New Delhi: People who have invested in Public Provident Fund (PPF) or Sukanya Samriddhi Yojana (SSY) schemes should carry out this essential financial transaction by March 31, 2026. The rules state that, it is mandatory to deposit a minimum amount every financial year to keep PPF and SSY accounts active. If a depositor fails to do so, the account may become ‘inactive’ or ‘default’.

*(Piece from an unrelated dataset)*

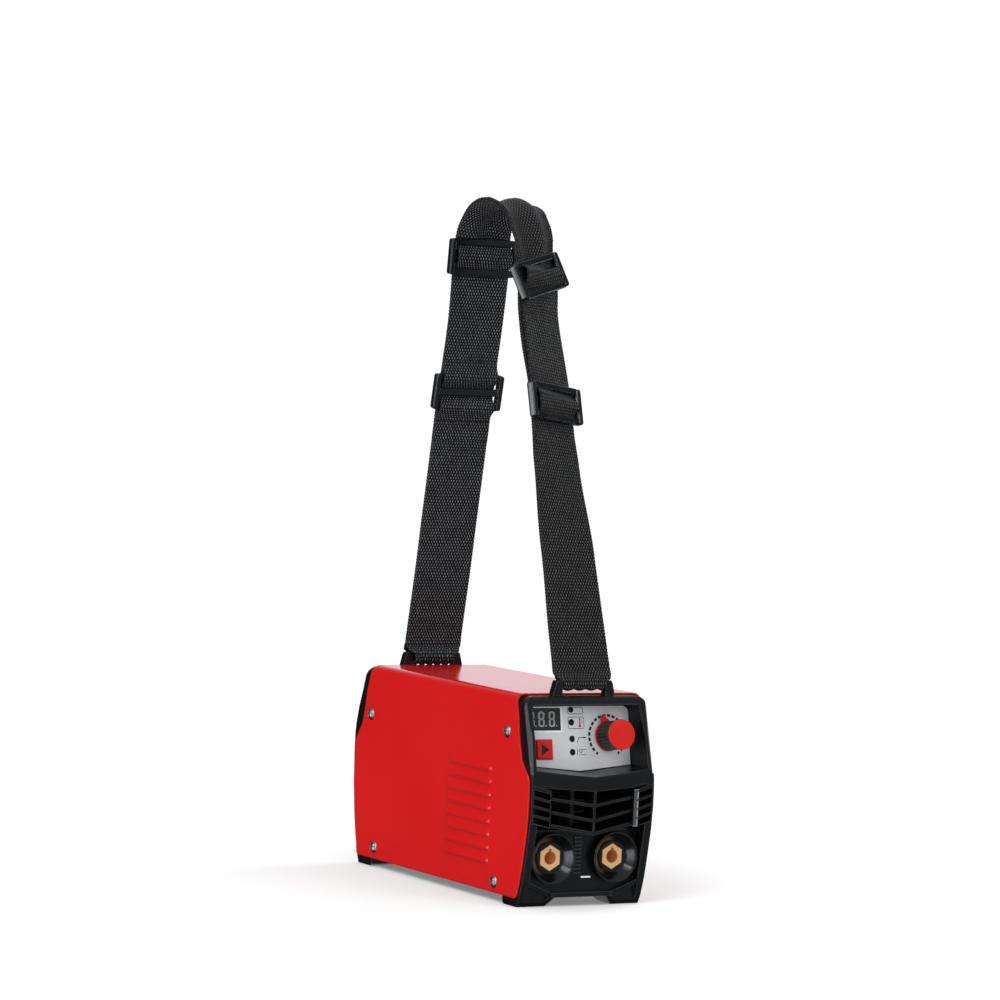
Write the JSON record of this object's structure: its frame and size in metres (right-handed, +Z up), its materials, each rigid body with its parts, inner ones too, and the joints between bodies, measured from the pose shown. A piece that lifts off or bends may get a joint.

Public Provident Fund (PPF)
PPF is considered to be one of the most reliable long-term savings schemes in India, which is controlled and managed by the Centre. The interest earned PPF deposits is also tax-free. According to government rules, ever depositor is mandated to deposit at least Rs 500 every financial year. Currently, the government is offering 7.1% annual interest on it, which, with the power of compounding, a huge corpus can be created. If a PPF/Sukanya Samriddhi account holder fails to deposit the minimum amount by March 31, the could be frozen. To reactivate it, the account holder will be required to pay the pending amount for that year but also a penalty of Rs 50 per year.
Sukanya Samriddhi Yojana (SSY)
Sukanya Samriddhi Yojana is aimed at securing the future of the girl child. The scheme rules makes it mandatory for a depositor to deposit a minimum of Rs 250 in every financial year. At present, the government is offering an attractive interest rate of 8.2% on this scheme. If a depositor fails to deposit the minimum amount by 31 March 2026, the account would be placed in the default category. To reactivate it, a penalty of Rs 50 along with the minimum deposit will have to be paid.
Both PPF and Sukanya Samriddhi Yojana are considered to be safe and secured as these provide guaranteed returns. Both the long term financial schemes provide ‘tax benefits’. The Principal amount both these schemes qualifies for tax exemption under Section 80C of the Income Tax Act. A tax deduction on investments of up to Rs 1.5 lakh annually can be claimed.